Context: This script works fine, but I’m tinkering with the number of processes I want to create. If I set N processes to 10, for example, the beefy graph uses more cores than I want. So, I’m just playing around with N to get the optimal number of processes to kick off without taking up too many cores (I am using a shared system).

The problem: While I’m testing and kill a process with ctrl-c, the process dies but the .dim files and .data directories remain. When I re-run the script, it sees that the .dim files have been created and skips it—but those .data directories don’t have any data in them… I don’t want to overwrite any actually populated .data directories, so I don’t want to add an if-statement to detect if a file/dir exists. BUT, if I’ve just killed a process, I want the files/dirs just created to be deleted (or safely moved elsewhere).

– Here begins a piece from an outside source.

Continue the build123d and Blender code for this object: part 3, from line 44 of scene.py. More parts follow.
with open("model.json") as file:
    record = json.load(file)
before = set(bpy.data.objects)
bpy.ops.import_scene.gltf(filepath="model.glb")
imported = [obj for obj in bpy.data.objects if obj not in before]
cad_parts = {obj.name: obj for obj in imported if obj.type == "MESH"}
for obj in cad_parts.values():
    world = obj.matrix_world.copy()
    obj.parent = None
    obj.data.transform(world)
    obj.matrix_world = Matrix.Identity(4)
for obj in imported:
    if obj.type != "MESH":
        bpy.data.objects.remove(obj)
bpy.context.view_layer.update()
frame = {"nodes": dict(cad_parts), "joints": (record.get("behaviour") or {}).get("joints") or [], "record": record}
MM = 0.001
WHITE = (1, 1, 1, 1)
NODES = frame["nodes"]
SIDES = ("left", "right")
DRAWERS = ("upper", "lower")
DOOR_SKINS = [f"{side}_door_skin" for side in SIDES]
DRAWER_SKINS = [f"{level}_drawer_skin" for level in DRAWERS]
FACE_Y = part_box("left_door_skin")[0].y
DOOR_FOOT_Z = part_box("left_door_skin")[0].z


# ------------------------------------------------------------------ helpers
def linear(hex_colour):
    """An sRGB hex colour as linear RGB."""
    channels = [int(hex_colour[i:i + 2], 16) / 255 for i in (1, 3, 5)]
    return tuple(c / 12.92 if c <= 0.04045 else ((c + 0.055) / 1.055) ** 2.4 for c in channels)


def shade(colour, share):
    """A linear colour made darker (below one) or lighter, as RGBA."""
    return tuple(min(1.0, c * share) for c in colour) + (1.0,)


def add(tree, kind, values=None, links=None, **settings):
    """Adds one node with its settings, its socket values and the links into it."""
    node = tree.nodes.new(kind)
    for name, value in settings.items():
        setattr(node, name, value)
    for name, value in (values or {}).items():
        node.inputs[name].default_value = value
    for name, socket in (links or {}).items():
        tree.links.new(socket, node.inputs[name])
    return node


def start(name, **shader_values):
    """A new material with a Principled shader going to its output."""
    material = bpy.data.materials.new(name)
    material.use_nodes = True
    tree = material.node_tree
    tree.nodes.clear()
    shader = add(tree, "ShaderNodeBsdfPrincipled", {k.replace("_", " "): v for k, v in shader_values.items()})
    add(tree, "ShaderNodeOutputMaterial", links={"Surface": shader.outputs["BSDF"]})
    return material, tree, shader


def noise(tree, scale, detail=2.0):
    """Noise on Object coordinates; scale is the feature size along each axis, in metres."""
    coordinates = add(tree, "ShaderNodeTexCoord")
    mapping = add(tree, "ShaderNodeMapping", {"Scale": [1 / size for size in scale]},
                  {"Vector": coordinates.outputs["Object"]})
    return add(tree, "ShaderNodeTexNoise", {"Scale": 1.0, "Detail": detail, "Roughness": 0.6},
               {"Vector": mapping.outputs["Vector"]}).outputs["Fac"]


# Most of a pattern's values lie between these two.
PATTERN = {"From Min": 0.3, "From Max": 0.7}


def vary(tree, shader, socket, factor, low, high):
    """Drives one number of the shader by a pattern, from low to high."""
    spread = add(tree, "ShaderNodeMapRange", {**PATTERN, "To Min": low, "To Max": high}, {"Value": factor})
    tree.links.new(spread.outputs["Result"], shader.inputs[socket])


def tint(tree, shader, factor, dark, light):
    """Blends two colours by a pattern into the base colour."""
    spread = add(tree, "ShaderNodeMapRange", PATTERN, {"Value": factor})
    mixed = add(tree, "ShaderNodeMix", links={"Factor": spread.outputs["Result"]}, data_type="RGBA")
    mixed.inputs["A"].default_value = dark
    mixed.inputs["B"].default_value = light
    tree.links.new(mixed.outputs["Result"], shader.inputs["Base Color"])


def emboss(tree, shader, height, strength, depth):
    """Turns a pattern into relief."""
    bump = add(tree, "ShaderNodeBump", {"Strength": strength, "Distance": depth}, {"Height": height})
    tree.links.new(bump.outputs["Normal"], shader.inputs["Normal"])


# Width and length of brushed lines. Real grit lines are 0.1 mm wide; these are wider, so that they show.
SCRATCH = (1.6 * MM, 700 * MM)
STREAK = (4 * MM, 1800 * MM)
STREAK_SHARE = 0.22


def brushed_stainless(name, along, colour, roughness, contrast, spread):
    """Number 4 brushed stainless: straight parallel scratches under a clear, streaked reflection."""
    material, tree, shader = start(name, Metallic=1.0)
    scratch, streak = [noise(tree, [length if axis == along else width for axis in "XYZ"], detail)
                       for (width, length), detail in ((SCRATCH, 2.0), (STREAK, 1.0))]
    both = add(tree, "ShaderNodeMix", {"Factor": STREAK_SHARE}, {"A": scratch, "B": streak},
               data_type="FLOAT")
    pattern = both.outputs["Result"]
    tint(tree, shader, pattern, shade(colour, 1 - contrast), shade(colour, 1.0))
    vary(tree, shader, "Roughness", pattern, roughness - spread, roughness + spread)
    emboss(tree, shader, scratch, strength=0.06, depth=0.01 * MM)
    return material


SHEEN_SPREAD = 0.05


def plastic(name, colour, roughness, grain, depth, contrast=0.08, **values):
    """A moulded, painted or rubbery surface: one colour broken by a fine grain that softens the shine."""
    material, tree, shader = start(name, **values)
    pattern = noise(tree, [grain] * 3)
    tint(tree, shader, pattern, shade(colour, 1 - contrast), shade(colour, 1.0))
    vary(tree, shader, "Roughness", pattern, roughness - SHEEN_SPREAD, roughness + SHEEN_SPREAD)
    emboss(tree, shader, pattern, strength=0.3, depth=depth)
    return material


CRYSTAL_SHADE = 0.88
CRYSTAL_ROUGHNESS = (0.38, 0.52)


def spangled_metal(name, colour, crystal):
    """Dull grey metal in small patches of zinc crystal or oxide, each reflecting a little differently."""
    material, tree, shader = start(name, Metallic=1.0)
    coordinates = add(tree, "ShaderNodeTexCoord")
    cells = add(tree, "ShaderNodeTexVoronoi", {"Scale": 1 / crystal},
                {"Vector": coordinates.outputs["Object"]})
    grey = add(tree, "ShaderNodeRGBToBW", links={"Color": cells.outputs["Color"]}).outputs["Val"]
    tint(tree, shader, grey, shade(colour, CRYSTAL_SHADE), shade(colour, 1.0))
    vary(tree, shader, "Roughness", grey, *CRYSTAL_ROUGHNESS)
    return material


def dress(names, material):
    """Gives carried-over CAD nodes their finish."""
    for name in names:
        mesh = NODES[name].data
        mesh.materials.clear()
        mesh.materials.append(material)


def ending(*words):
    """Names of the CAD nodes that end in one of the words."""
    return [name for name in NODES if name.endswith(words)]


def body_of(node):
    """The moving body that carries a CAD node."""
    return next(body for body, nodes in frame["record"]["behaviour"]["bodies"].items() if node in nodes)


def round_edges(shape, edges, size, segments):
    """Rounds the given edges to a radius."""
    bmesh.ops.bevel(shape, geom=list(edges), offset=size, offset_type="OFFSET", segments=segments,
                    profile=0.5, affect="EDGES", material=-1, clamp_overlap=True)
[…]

Easy Solution: My solution is to just look inside the .data file for the bands I expect, and if they don’t exist, delete the files. But I would like to know if there’s a better way to do what I want: remove .dim/.data that were just generated but that have no .imgs/.hdrs created yet.

Thanks!

Morgan

#snap #s1tbx

Another issue, I am maxing out my memory trying to run two processes. Any advice on optimizing the performance of my graph without blowing up my memory? Thanks.

Update: I’m now seeing that SNAP should be parallel-izing by splitting up the input image. So maybe my bash multiprocessing is redundant. I am new to managing memory and optimization in general, so any advice is also welcome. I see that I can increase the cache size, maybe that will help me when running only one processes.